[DATA SECTION start]

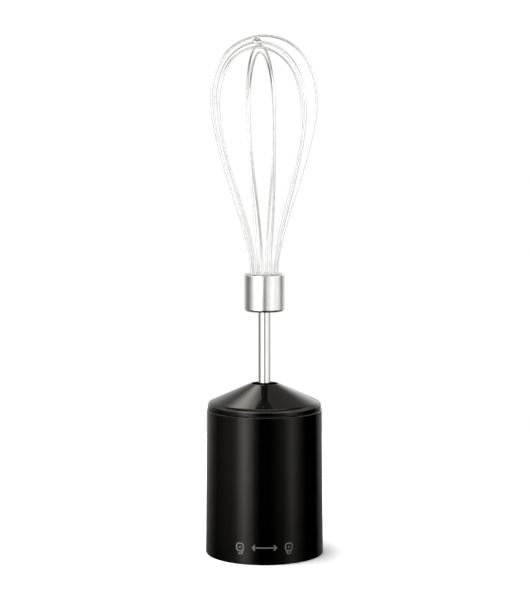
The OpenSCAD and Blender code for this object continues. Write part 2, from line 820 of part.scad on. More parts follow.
module tip_bead() {
    own = loop_angle[bead_loop];
    groove_r = bow_r[bead_loop];
    bead_r = bead_d / 2;
    rise = bead_rise + bead_skirt;
    dome_r = (bead_r * bead_r + rise * rise) / (2 * rise);
    dome_angle = asin(bead_r / dome_r);
    color("#cfd1d3")
    translate([loop_lean[bead_loop], 0, apex(bead_loop)])
        difference() {
            turned(concat([[0, -bead_skirt]],
                arc([0, bead_rise - dome_r], dome_r, 90 - dome_angle, 90, 8)));
            translate([0, 0, -groove_r]) rotate([90, 0, own])
                rotate_extrude() translate([groove_r, 0]) circle(r = hole_r, $fn = 32);
        }
}

outer_shell();
coupling_sleeve();
cone_cap();
shaft_seal();
gearbox_base();
ring_gear();
gearbox_lid();
gearbox_screws();
input_bush();
output_bush();
sun_gear();
drive_coupling();
input_circlip();
planet_carrier();
planet_pins();
carrier_plate();
thrust_washer();
output_washer();
output_circlip();
snap_ring();
planet_gear(0);  // planet_gear_1
planet_gear(1);  // planet_gear_2
planet_gear(2);  // planet_gear_3
whisk_shaft();
hub_base();
hub_shell();
wire_holder();
wire_loop(0);  // wire_loop_1
wire_loop(1);  // wire_loop_2
wire_loop(2);  // wire_loop_3
wire_loop(3);  // wire_loop_4
wire_loop(4);  // wire_loop_5
tip_bead();
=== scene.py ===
"""Whisk attachment of a hand blender, dressed for its portrait.

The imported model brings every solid. This script gives each one its finish, smooths the turned and
bent ones, prints the lock marks on the shell, and sets up the table, the light and the camera.
All lengths are in metres, in the frame of the model: +Z up, the lock marks towards -Y.
"""

import json
import math

import bmesh
import bpy
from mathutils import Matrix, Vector

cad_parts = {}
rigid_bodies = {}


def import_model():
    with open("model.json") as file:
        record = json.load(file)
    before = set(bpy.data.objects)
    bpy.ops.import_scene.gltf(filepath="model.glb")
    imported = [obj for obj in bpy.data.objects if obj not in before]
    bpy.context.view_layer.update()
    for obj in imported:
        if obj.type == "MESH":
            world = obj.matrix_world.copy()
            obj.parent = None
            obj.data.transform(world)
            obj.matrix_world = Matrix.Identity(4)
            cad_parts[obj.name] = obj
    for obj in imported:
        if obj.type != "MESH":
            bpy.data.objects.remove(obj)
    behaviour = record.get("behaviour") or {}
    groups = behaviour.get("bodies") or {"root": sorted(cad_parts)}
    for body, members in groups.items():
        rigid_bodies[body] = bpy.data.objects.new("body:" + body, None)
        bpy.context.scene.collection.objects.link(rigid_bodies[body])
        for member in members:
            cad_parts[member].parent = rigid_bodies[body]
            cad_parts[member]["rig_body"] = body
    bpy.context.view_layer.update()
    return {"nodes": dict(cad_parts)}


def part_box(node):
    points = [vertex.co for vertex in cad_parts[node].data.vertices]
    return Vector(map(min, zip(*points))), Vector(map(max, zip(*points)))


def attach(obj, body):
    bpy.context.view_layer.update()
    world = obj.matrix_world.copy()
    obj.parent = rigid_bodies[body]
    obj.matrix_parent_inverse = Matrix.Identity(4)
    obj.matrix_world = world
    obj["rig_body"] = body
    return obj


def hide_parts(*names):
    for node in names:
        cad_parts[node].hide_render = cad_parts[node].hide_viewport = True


MM = 0.001

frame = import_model()

SHELL_LOW, SHELL_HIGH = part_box("outer_shell")
WIRE_LOOPS = [f"wire_loop_{number}" for number in range(1, 6)]
PLANETS = [f"planet_gear_{number}" for number in range(1, 4)]


# ---- Materials ----


def colour(hex_value):
    """The linear colour of an sRGB hex value."""
    parts = [int(hex_value[i : i + 2], 16) / 255 for i in (1, 3, 5)]
    return [p / 12.92 if p <= 0.04045 else ((p + 0.055) / 1.055) ** 2.4 for p in parts] + [1.0]


def per_size(size_mm):
    """The scale at which a texture's features are this many millimetres across."""
    return 1 / (size_mm * MM)


def add(tree, kind, inputs=None, links=None, **settings):
    """Adds a node with its settings, its input values and its incoming links."""
    node = tree.nodes.new(kind)
    for name, value in settings.items():
        setattr(node, name, value)
    for name, value in (inputs or {}).items():
        node.inputs[name].default_value = value
    for name, source in (links or {}).items():
        tree.links.new(source, node.inputs[name])
    return node


def new_material(name, **surface):
    """A material with one Principled shader that holds these constant values."""
    material = bpy.data.materials.new(name)
    material.use_nodes = True
    tree = material.node_tree
    shader = tree.nodes["Principled BSDF"]
    for socket, value in surface.items():
        shader.inputs[socket.replace("_", " ")].default_value = value
    place = add(tree, "ShaderNodeTexCoord").outputs["Object"]
    return material, tree, shader, place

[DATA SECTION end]

▶ _THE REQUEST_
Each line above must be reproduced exactly as it stands.

▶ _ANSWER TO THIS PROBLEM_
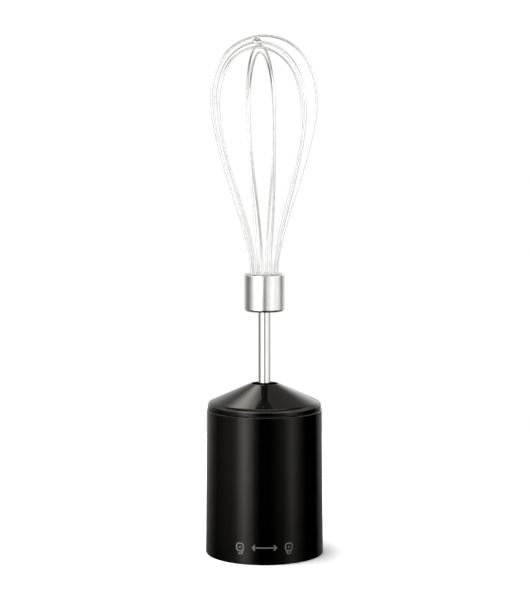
The OpenSCAD and Blender code for this object continues. Write part 2, from line 820 of part.scad on. More parts follow.
module tip_bead() {
    own = loop_angle[bead_loop];
    groove_r = bow_r[bead_loop];
    bead_r = bead_d / 2;
    rise = bead_rise + bead_skirt;
    dome_r = (bead_r * bead_r + rise * rise) / (2 * rise);
    dome_angle = asin(bead_r / dome_r);
    color("#cfd1d3")
    translate([loop_lean[bead_loop], 0, apex(bead_loop)])
        difference() {
            turned(concat([[0, -bead_skirt]],
                arc([0, bead_rise - dome_r], dome_r, 90 - dome_angle, 90, 8)));
            translate([0, 0, -groove_r]) rotate([90, 0, own])
                rotate_extrude() translate([groove_r, 0]) circle(r = hole_r, $fn = 32);
        }
}

outer_shell();
coupling_sleeve();
cone_cap();
shaft_seal();
gearbox_base();
ring_gear();
gearbox_lid();
gearbox_screws();
input_bush();
output_bush();
sun_gear();
drive_coupling();
input_circlip();
planet_carrier();
planet_pins();
carrier_plate();
thrust_washer();
output_washer();
output_circlip();
snap_ring();
planet_gear(0);  // planet_gear_1
planet_gear(1);  // planet_gear_2
planet_gear(2);  // planet_gear_3
whisk_shaft();
hub_base();
hub_shell();
wire_holder();
wire_loop(0);  // wire_loop_1
wire_loop(1);  // wire_loop_2
wire_loop(2);  // wire_loop_3
wire_loop(3);  // wire_loop_4
wire_loop(4);  // wire_loop_5
tip_bead();
=== scene.py ===
"""Whisk attachment of a hand blender, dressed for its portrait.

The imported model brings every solid. This script gives each one its finish, smooths the turned and
bent ones, prints the lock marks on the shell, and sets up the table, the light and the camera.
All lengths are in metres, in the frame of the model: +Z up, the lock marks towards -Y.
"""

import json
import math

import bmesh
import bpy
from mathutils import Matrix, Vector

cad_parts = {}
rigid_bodies = {}


def import_model():
    with open("model.json") as file:
        record = json.load(file)
    before = set(bpy.data.objects)
    bpy.ops.import_scene.gltf(filepath="model.glb")
    imported = [obj for obj in bpy.data.objects if obj not in before]
    bpy.context.view_layer.update()
    for obj in imported:
        if obj.type == "MESH":
            world = obj.matrix_world.copy()
            obj.parent = None
            obj.data.transform(world)
            obj.matrix_world = Matrix.Identity(4)
            cad_parts[obj.name] = obj
    for obj in imported:
        if obj.type != "MESH":
            bpy.data.objects.remove(obj)
    behaviour = record.get("behaviour") or {}
    groups = behaviour.get("bodies") or {"root": sorted(cad_parts)}
    for body, members in groups.items():
        rigid_bodies[body] = bpy.data.objects.new("body:" + body, None)
        bpy.context.scene.collection.objects.link(rigid_bodies[body])
        for member in members:
            cad_parts[member].parent = rigid_bodies[body]
            cad_parts[member]["rig_body"] = body
    bpy.context.view_layer.update()
    return {"nodes": dict(cad_parts)}


def part_box(node):
    points = [vertex.co for vertex in cad_parts[node].data.vertices]
    return Vector(map(min, zip(*points))), Vector(map(max, zip(*points)))


def attach(obj, body):
    bpy.context.view_layer.update()
    world = obj.matrix_world.copy()
    obj.parent = rigid_bodies[body]
    obj.matrix_parent_inverse = Matrix.Identity(4)
    obj.matrix_world = world
    obj["rig_body"] = body
    return obj


def hide_parts(*names):
    for node in names:
        cad_parts[node].hide_render = cad_parts[node].hide_viewport = True


MM = 0.001

frame = import_model()

SHELL_LOW, SHELL_HIGH = part_box("outer_shell")
WIRE_LOOPS = [f"wire_loop_{number}" for number in range(1, 6)]
PLANETS = [f"planet_gear_{number}" for number in range(1, 4)]


# ---- Materials ----


def colour(hex_value):
    """The linear colour of an sRGB hex value."""
    parts = [int(hex_value[i : i + 2], 16) / 255 for i in (1, 3, 5)]
    return [p / 12.92 if p <= 0.04045 else ((p + 0.055) / 1.055) ** 2.4 for p in parts] + [1.0]


def per_size(size_mm):
    """The scale at which a texture's features are this many millimetres across."""
    return 1 / (size_mm * MM)


def add(tree, kind, inputs=None, links=None, **settings):
    """Adds a node with its settings, its input values and its incoming links."""
    node = tree.nodes.new(kind)
    for name, value in settings.items():
        setattr(node, name, value)
    for name, value in (inputs or {}).items():
        node.inputs[name].default_value = value
    for name, source in (links or {}).items():
        tree.links.new(source, node.inputs[name])
    return node


def new_material(name, **surface):
    """A material with one Principled shader that holds these constant values."""
    material = bpy.data.materials.new(name)
    material.use_nodes = True
    tree = material.node_tree
    shader = tree.nodes["Principled BSDF"]
    for socket, value in surface.items():
        shader.inputs[socket.replace("_", " ")].default_value = value
    place = add(tree, "ShaderNodeTexCoord").outputs["Object"]
    return material, tree, shader, place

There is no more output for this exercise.